La Necropoli della Via del Mare, parte integrante della stupenda cornice del Parco Archeologico di Ostia Antica, dal 2011 (anno del suo rinvenimento) non smette di regalare straordinarie emozioni ad archeologi e ricercatori interdisciplinari che operano all’interno del suo perimetro. Oltre agli elementi antropologici, topografici e architettonici, densamente analizzati nel corso dell’ultimo decennio, rivestono una grande centralità le conclusioni tratte dallo studio delle pratiche funerarie. In questo esatto contesto si incastra alla perfezione la notizia che voglio riportare nei seguenti paragrafi. Gli specialisti del succitato parco archeologico ostiense hanno scoperchiato un’anfora cineraria romana. La trepidazione del momento ha trovato massima soddisfazione nell’esito dell’apertura.
L’anfora cineraria risalirebbe alla prima o media età imperiale (dal I alla fine del II secolo d.C.). Sigillata in piombo, il suo contenuto è rimasto segreto per quasi due millenni. Ad intervenire sul manufatto sono stati il Servizio di Antropologia e il Servizio Restauro. La guida dei sopracitati esercizi appartiene rispettivamente a Paola Francesca Rossi e Tiziana Sòrgoni.
L’equipe archeologica ha presentato l’oggetto d’interesse prima della rimozione del sigillo in piombo. Queste le parole: “Al momento del ritrovamento, l’urna presentava un sigillo di piombo intatto, con il coperchio ancora saldamente attaccato al corpo. Sia il coperchio che lo strato di piombo rivestente mostrano un foro passante e un tubulo per le libagioni. Nel complesso, lo stato di conservazione dell’urna e del coperchio è buono.”

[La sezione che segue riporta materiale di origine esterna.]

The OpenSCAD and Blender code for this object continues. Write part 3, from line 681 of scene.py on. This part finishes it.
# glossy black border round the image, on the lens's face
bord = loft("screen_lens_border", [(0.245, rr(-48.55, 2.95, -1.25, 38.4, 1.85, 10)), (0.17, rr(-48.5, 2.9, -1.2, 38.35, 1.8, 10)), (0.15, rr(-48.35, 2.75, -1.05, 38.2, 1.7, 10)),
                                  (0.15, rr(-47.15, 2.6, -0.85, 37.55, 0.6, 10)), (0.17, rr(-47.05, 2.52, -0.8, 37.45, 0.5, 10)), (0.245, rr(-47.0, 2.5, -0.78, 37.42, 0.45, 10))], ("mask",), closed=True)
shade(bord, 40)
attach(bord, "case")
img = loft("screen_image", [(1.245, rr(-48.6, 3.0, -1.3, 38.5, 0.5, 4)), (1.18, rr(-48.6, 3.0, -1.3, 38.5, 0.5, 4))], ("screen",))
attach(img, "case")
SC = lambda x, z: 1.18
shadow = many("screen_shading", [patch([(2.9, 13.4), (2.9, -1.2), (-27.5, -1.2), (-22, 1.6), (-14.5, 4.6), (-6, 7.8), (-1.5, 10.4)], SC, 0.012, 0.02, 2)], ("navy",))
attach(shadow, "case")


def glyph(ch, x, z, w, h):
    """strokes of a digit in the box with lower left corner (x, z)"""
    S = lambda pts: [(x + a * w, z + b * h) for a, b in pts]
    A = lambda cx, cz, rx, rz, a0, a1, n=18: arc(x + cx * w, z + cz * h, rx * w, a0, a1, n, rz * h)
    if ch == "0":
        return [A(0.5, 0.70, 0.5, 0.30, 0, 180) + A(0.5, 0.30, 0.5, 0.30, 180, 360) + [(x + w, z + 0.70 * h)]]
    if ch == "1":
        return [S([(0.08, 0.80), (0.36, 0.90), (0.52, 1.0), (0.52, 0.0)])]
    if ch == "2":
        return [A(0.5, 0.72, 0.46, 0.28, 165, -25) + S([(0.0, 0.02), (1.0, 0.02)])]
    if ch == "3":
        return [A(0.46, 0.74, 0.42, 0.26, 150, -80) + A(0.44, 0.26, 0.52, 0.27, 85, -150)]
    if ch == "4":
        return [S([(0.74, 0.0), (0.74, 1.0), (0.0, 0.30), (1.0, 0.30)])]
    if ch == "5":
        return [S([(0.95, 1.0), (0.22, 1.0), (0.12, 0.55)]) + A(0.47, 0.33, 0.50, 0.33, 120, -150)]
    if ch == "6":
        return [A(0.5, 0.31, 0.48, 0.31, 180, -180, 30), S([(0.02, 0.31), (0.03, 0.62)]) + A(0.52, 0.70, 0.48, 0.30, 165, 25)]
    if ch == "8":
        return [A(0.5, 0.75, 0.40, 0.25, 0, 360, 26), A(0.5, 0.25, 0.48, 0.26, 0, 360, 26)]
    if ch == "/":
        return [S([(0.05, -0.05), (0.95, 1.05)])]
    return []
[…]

Interessante, solo per un momento, soffermarsi sul fenomeno cerimoniale e rituale delle libagioni. Queste, comuni per la sacralità antica, erano praticate da greci, romani, ebrei, cristiani, ma anche da popoli e religioni più lontane geograficamente, vedasi gli Ittiti o gli shintoisti giapponesi del periodo Kofun, anche detto “periodo delle tombe” (grossomodo dal III al VII secolo d.C.). Essenzialmente la libagione consisteva nel versare un liquido ritenuto sacro – perciò degno della sfera ultraterrena – per terra o su determinati altari/oggetti di culto. Un atto di offerta nei confronti della divinità o, come nel caso specifico di cui vi voglio rendere partecipi, relativo alla sfera familiare.

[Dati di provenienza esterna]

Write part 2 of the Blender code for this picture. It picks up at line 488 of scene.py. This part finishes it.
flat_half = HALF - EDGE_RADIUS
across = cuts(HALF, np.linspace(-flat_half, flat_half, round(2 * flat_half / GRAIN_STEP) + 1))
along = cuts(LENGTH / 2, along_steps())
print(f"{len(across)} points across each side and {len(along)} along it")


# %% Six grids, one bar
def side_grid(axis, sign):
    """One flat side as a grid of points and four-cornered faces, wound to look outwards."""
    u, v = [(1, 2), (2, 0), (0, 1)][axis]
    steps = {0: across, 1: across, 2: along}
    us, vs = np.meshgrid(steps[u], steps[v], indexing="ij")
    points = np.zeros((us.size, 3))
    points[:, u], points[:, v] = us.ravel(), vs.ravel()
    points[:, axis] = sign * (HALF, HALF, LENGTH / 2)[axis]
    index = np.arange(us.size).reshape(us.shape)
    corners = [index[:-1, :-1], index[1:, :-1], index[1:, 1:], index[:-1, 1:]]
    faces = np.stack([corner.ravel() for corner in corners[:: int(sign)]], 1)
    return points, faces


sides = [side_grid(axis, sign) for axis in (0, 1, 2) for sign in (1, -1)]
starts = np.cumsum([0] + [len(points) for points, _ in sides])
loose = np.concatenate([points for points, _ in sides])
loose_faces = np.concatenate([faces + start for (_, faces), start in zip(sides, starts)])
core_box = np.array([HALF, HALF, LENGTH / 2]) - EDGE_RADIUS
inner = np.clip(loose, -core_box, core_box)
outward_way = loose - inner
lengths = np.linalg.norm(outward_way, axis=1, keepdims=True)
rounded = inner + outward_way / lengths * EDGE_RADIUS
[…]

L’operazione si è svolta secondo accurati passaggi. Inizialmente gli addetti hanno rimosso con bisturi il materiale sigillante, per poi concentrarsi sul terriccio in eccesso tra il coperchio e la totalità dell’urna cineraria. Tolto quest’ultimo, non è rimasto che lo scoperchiamento dell’antico vaso funebre. Il contenuto, inalterato dopo millenni, non ha disatteso le previsioni della vigilia. Brandelli ossei e terra, compattati per l’eternità, come previsto da chi procedette con l’incinerazione.
Al momento in cui scrivo, la scoperta non ha conosciuto un approfondimento per quanto riguarda i metodi di analisi genetica. Tuttavia, in modo del tutto preliminare (perciò da prendere con le proverbiali pinze), il Servizio di Antropologia assegna ai frammenti di ossa una parvenza femminile. Che dentro quell’urna ci fosse un’ipotetica signora romana del II secolo d.C.? Solo la scienza saprà indicarcelo.